Tabitha Sable helps the Kubernetes community stay safer through her security research and community leadership. She presents frequently at KubeCon and other conferences, publishes vulnerability write-ups and tooling, and mentors the next generation of Kubernetes security leaders. Tabitha serves the community as co-chair of SIG Security and a member of the Security Response committee.
Several Datadog security researchers contribute to Kubernetes security research as part of Datadog's Security Labs.
Knowledge sharing
Aside from code and documentation contributions, Datadog has been contributing to the ecosystem for a long time by sharing with the community our stories around running Kubernetes at scale.
These are some of the talks at KubeCon/CloudNativeCon that Datadog engineers have participated in:
- Everything, Everywhere, All At Once
- Secure Transport for Your Software Supply Chain with TUF
- How to Carefully Replace Thousands of Nodes Every Day
- Logs Told Us It Was DNS, It Felt Like DNS, It Had To Be DNS, It Wasn’t DNS
- Building Container Images In Kubernetes: It’s Been a Journey!

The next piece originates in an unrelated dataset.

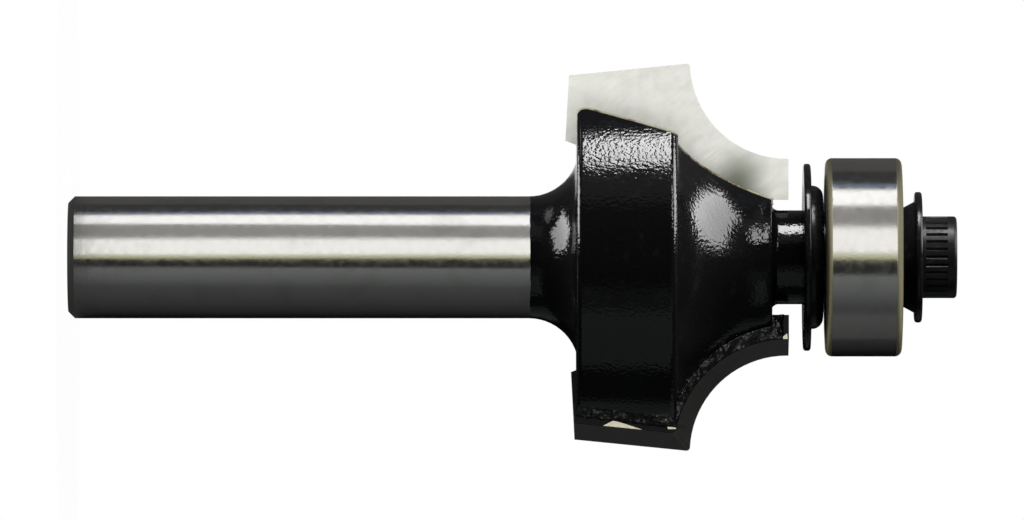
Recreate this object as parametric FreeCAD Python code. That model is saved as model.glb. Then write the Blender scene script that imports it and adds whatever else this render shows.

- Image Signing and Runtime Verification at Scale: Datadog's Journey
- Malicious Compliance: Reflections on Trusting Container Scanners
- Mind the Gap! Bringing Together Cloud Services and Managed K8s Environments
- PKI the Wrong Way: Simple TLS Mistakes and Surprising Consequences
- PodSecurityPolicy Replacement: Past, Present, and Future
“We started our migration to Kubernetes in 2018 with version 1.10. We were deploying clusters hosting thousands of nodes which back then was pushing limits. We started working with the community very quickly and they were helpful and receptive to our suggestions. We started by contributing to SIG-Network, especially on kube-proxy and CNI and with SIG-Scalability. Since then, we have continued to build relationships with the ecosystem and we currently actively collaborate on Cilium and SIG-autoscaling for instance.”
The road ahead
Datadog will continue to run its services in Kubernetes, at scale. As our engineers continue to find new scalability problems to solve, they will continue working with the community proposing solutions to said challenges.